┌─ COLLECTED DATA

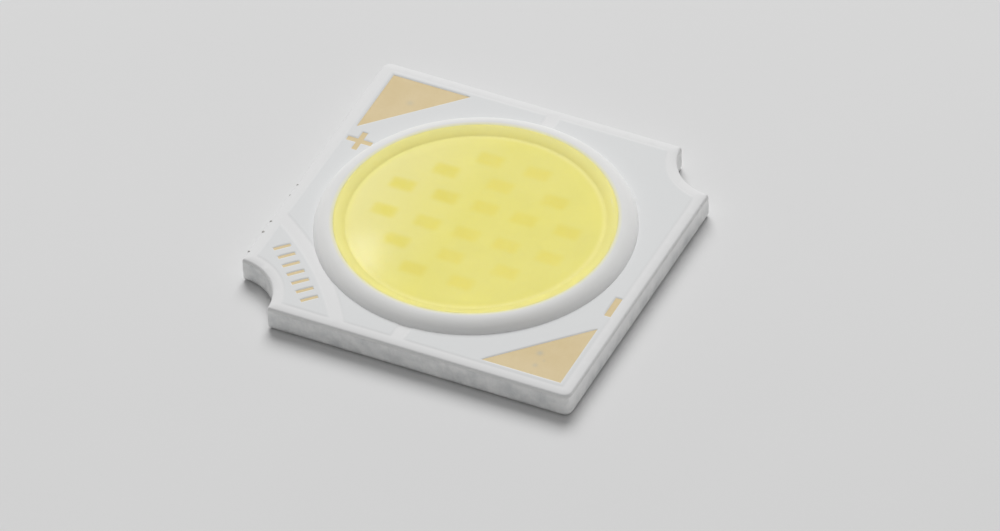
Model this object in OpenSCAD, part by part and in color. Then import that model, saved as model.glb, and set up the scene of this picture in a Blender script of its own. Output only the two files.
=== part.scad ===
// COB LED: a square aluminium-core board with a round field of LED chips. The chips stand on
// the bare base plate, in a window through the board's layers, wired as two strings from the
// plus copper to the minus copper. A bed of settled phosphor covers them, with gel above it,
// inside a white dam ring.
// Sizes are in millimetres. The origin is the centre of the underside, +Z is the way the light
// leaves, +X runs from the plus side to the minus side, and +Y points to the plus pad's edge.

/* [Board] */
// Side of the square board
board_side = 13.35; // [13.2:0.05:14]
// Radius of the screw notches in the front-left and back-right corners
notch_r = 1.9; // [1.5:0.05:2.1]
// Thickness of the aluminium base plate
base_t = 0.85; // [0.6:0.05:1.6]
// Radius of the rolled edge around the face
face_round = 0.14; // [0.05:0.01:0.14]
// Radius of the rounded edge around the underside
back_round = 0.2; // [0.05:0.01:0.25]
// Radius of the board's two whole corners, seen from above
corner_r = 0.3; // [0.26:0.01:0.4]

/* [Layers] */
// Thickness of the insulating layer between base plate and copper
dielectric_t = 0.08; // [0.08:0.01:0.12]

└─

- STATED GOAL
Set out the complete listing exactly as shown.

- OUTPUT OF THE EXERCISE
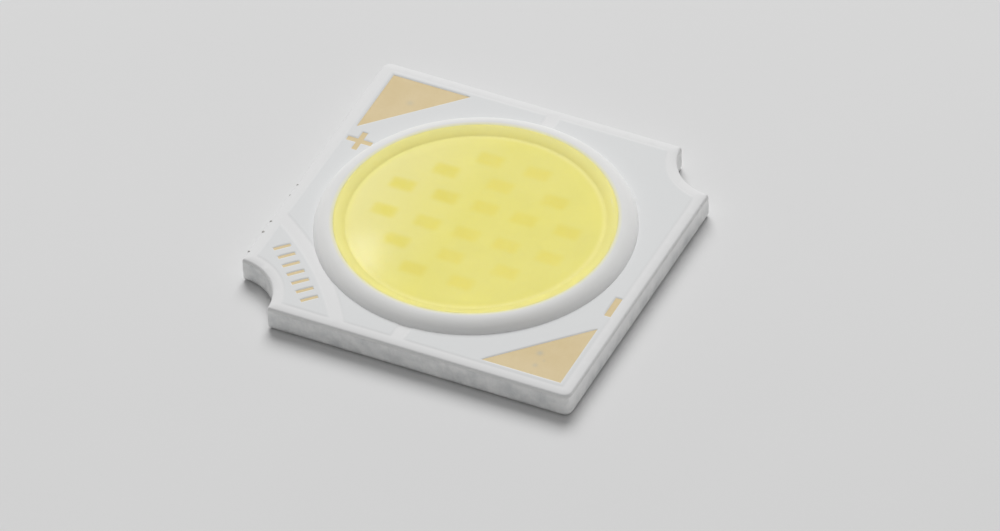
Model this object in OpenSCAD, part by part and in color. Then import that model, saved as model.glb, and set up the scene of this picture in a Blender script of its own. Output only the two files.
=== part.scad ===
// COB LED: a square aluminium-core board with a round field of LED chips. The chips stand on
// the bare base plate, in a window through the board's layers, wired as two strings from the
// plus copper to the minus copper. A bed of settled phosphor covers them, with gel above it,
// inside a white dam ring.
// Sizes are in millimetres. The origin is the centre of the underside, +Z is the way the light
// leaves, +X runs from the plus side to the minus side, and +Y points to the plus pad's edge.

/* [Board] */
// Side of the square board
board_side = 13.35; // [13.2:0.05:14]
// Radius of the screw notches in the front-left and back-right corners
notch_r = 1.9; // [1.5:0.05:2.1]
// Thickness of the aluminium base plate
base_t = 0.85; // [0.6:0.05:1.6]
// Radius of the rolled edge around the face
face_round = 0.14; // [0.05:0.01:0.14]
// Radius of the rounded edge around the underside
back_round = 0.2; // [0.05:0.01:0.25]
// Radius of the board's two whole corners, seen from above
corner_r = 0.3; // [0.26:0.01:0.4]

/* [Layers] */
// Thickness of the insulating layer between base plate and copper
dielectric_t = 0.08; // [0.08:0.01:0.12]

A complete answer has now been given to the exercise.